Review: Translational GTPases

Abstract

Translational GTPases (trGTPases) play key roles in facilitating protein synthesis on the ribosome. Despite the high degree of evolutionary conservation in the sequences of their GTP-binding domains, the rates of GTP hydrolysis and nucleotide exchange vary broadly between different trGTPases. EF-Tu, one of the best-characterized model G proteins, evolved an exceptionally rapid and tightly regulated GTPase activity, which ensures rapid and accurate incorporation of amino acids into the nascent chain. Other trGTPases instead use the energy of GTP hydrolysis to promote movement or to ensure the forward commitment of translation reactions. Recent data suggest the GTPase mechanism of EF-Tu and provide an insight in the catalysis of GTP hydrolysis by its unusual activator, the ribosome. Here we summarize these advances in understanding the functional cycle and the regulation of trGTPases, stimulated by the elucidation of their structures on the ribosome and the progress in dissecting the reaction mechanism of GTPases. © 2016 Wiley Periodicals, Inc. Biopolymers 105: 463-475, 2016.

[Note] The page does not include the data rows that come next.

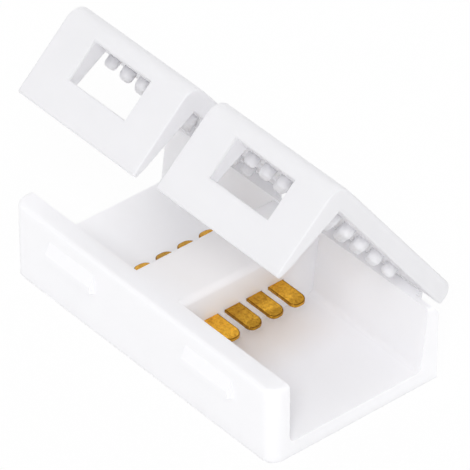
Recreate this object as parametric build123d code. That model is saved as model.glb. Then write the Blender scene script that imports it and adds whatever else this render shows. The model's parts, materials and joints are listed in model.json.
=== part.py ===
from build123d import *
import os

# A solderless clip that joins two four-pad LED strips end to end.
# X runs along the strips, -Y is the latch side, +Y is the hinge side and Z is up.
# The origin is the centre of the tray's underside. All sizes are in millimetres.

# Strip and channel
STRIP_WIDTH = 10.0
STRIP_SIDE_GAP = 0.4
CHANNEL_WIDTH = STRIP_WIDTH + 2 * STRIP_SIDE_GAP

# Tray
TRAY_LENGTH = 24.4
FLOOR_THICKNESS = 1.1
WALL_HEIGHT = 5.45
LATCH_WALL_THICKNESS = 1.4
HINGE_WALL_THICKNESS = 0.8
HINGE_WALL_DRAFT = 0.55
HINGE_WALL_RISE = 0.1
HINGE_WALL_BEVEL_ACROSS = 0.45
HINGE_WALL_BEVEL_DOWN = 0.6
CHANNEL_ROOT_RADIUS = 0.4
WALL_END_RADIUS = 0.3
TRAY_CORNER_RADIUS = 0.9
BRIDGE_LENGTH = 4.5
BRIDGE_EDGE_RADIUS = 0.45

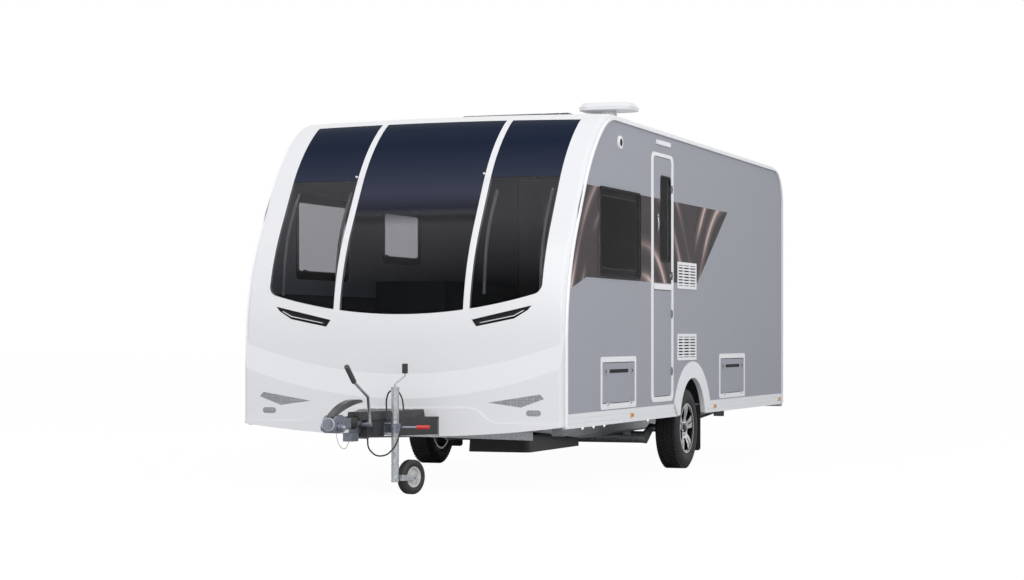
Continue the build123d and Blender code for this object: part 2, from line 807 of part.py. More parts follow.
# Interior seen through the glass
bulkhead_station = 4080.0
with BuildPart() as bulkhead:
    with BuildSketch(front_plane(at(bulkhead_station))):
        with Locations((0, (floor_top + 2400) / 2)):
            Rectangle(2 * inner_x, 2400 - floor_top)
        with Locations((-420, floor_top + 920)):
            Rectangle(560, 1840, mode=Mode.SUBTRACT)
    extrude(amount=20)

with BuildPart() as sofas:
    for sign in (-1, 1):
        slab(sign * 470, sign * (inner_x - 1), at(140), at(1760), floor_top, 900)
        slab(sign * (inner_x - 160), sign * (inner_x - 1), at(200), at(1700), 900, 1290)
    slab(-470, 470, at(140), at(640), floor_top, 900)

with BuildPart() as kitchen:
    slab(-inner_x + 1, -540, at(2050), at(3600), floor_top, 1420)
    rod((-box_inner + 2, at(axle_station), tyre_radius), (-inner_x, at(axle_station), tyre_radius),
        box_radius + 2, mode=Mode.SUBTRACT)
with BuildPart() as interior:
    add(bulkhead.part)
    add(sofas.part)
    add(kitchen.part)
save(interior.part, "interior_fittings")

# Chassis: stations of the rails' ends and of the deep middle, their lightening holes and the cross members
rail_run = (60.0, 5700.0)
deep_run = (500.0, 1600.0, 4300.0)
rail_holes = (1750, 2000, 2250, 3350, 3600, 3850, 4100)
rail_hole_radius = 52.0
cross_stations = (900.0, 2300.0, 4400.0, 5600.0)
cross_width = 50.0
cross_height = 60.0
cross_gauge = 3.0


def member_line(inset):
    """Outline of a side rail seen along X, shrunk in height by an inset."""
    top = floor_bottom - inset
    shallow = floor_bottom - rail_end_depth + inset
    deep = floor_bottom - rail_depth + inset
    return [(at(rail_run[0]), top), (at(rail_run[1]), top), (at(rail_run[1]), shallow),
            (at(deep_run[2]), deep), (at(deep_run[1]), deep), (at(deep_run[0]), shallow),
            (at(rail_run[0]), shallow)]


with BuildPart() as side_member:
    with BuildSketch(side_plane(rail_x)):
        with BuildLine():
            Polyline(*member_line(0), close=True)
        make_face()
    extrude(amount=rail_flange)
    with BuildSketch(side_plane(rail_x + rail_gauge)):
        with BuildLine():
            Polyline(*member_line(rail_gauge), close=True)
        make_face()
    extrude(amount=rail_flange, mode=Mode.SUBTRACT)
    with BuildSketch(side_plane(rail_x - 1)):
        for s in rail_holes:
            with Locations((at(s), floor_bottom - rail_depth / 2)):
                Circle(rail_hole_radius)
    extrude(amount=rail_gauge + 2, mode=Mode.SUBTRACT)

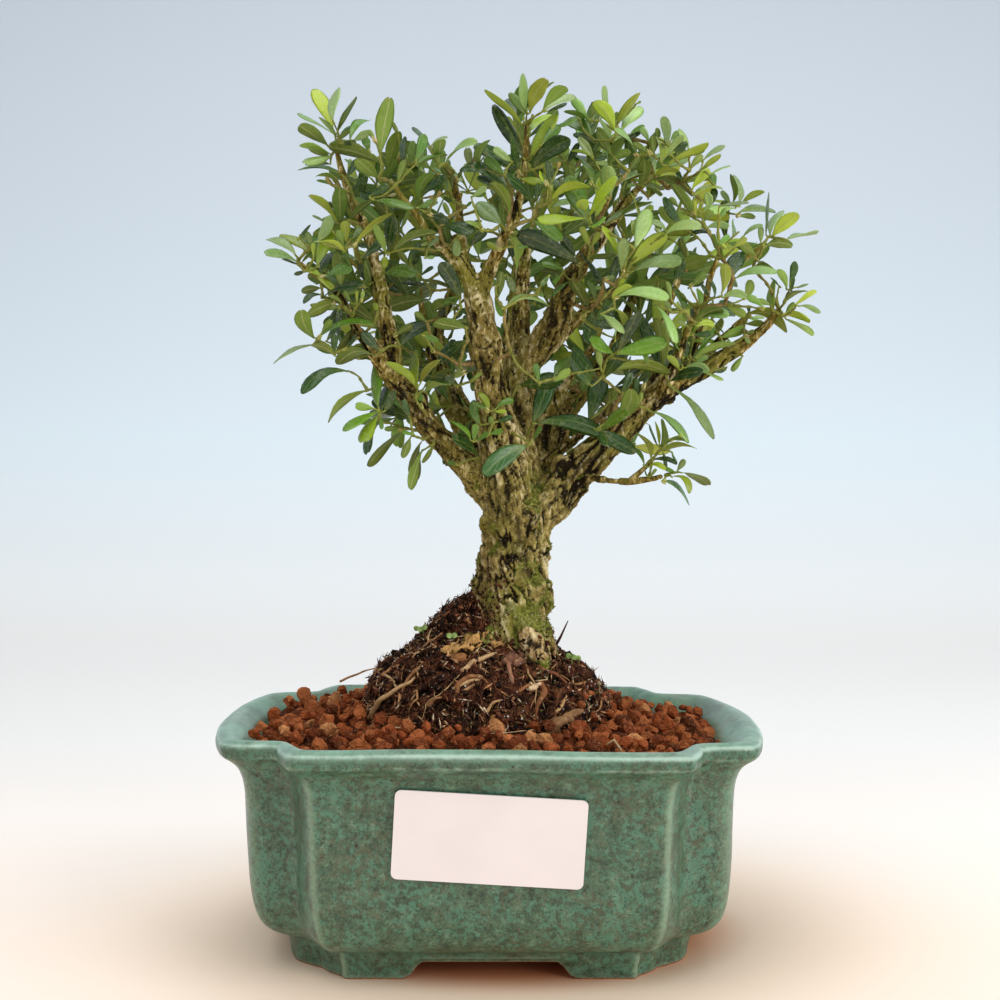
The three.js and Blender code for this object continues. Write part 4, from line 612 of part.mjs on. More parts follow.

Keywords: EF-Tu; GTP hydrolysis; decoding; ribosome; tRNA; translation.

Figure 1

Structural overview of trGTPases. Crystal structures of trGTPases (PDB IDs: IF2 (4KJZ); aIF5B (1G7S); aIF2γ (1KK3); EF‐Tu (1EFC); aSelB (4AC9); aEF1A (1SKQ); EF‐G (2EFG); eEF2 (1N0U); RF3 (2HSE); eRF3 (1R5N)) in the complex with GDP (except for eEF2, which is shown in the apo‐form) were aligned on the P‐loop and GDP to highlight the structural conservation of the nucleotide binding (red) and the adjacent β‐barrel domains (blue and green, respectively). The G’ extension is represented in orange, the GDP molecule in cyan. Additional domains specific for each trGTPase are represented in gray.

Figure 2

trGTPases bind to the GAC center of the ribosome. Structure of the complex EF‐Tu·GDPCP·aa‐tRNA trapped on the programmed ribosome before GTP hydrolysis.20 In (a), the ribosome elements constituting the GAC are highlighted. The color code for EF‐Tu is the same as in Figure 1; the A/T aa‐tRNA is shown in magenta, the P‐site tRNA in purple, the E‐site tRNA in dark purple. (b) Close‐up view of the nucleotide binding pocket of EF‐Tu: the residues important for catalysis of GTP hydrolysis are shown as sticks; the catalytic water and the Mg²⁺ ion are shown in red and green, respectively (PDB: 2XQD and 2XQE).

Figure 3

Nucleotide exchange mechanism in EF‐Tu. Schematic of the nucleotide exchange pathway catalyzed by EF‐Ts. Binding of EF‐Ts to EF‐Tu–GDP causes dissociation of the Mg²⁺ ion, which initiates GDP dissociation. GTP is then loaded due to its higher cellular concentration compared to GDP. The change in the conformation into the GTP‐bound form occurs upon rebinding of Mg²⁺ and causes the dissociation of EF‐Ts.23, 40

Figure 4

Models for GTP hydrolysis of EF‐Tu on the ribosome. (a) General base mechanism; (b) substrate assisted pathway; (c) Two‐dimensional More O'Ferral‐Jencks plot for an A_ND_N reaction. The reaction coordinate proceeds from the lower left (ground state, GS) to the upper right corner (product state, PS). Bond cleavage and bond formation occur along the x and y axes, respectively. The TS can be located anywhere in the area, indicating that GTP hydrolysis can proceed via a continuum of reaction pathways. The farthermost cases of A_N + D_N and D_N + A_N will have additional intermediates in the upper left and lower right corners, respectively. Adapted from Ref. 65.

Figure 5

The active site of Ras and EF‐Tu in complex with the GAP. (a) Structure of the transition state of GTP hydrolysis in H‐Ras in complex with the RasGAP (PDB: 1WQ1) showing the Arg‐finger reaching the β‐γ bridging oxygen of the nucleotide; (b) Structure of the active site of EF‐Tu bound to the programmed ribosome in the pre‐hydrolysis state (PDB: 2XQD and 2XQE). The nucleophilic water molecule is highlighted in red, the Mg²⁺ in green.

Figure 6

EF‐Tu function during decoding on the ribosome. EF‐Tu‐dependent selection of cognate aa‐tRNA and rejection of aa‐tRNAs that do not match the A‐site codon is achieved in two selection steps separated by GTP hydrolysis by EF‐Tu. Shown and individual kinetically‐resolved steps identified by rapid kinetics and smFRET approaches. Adapted from Ref. 112.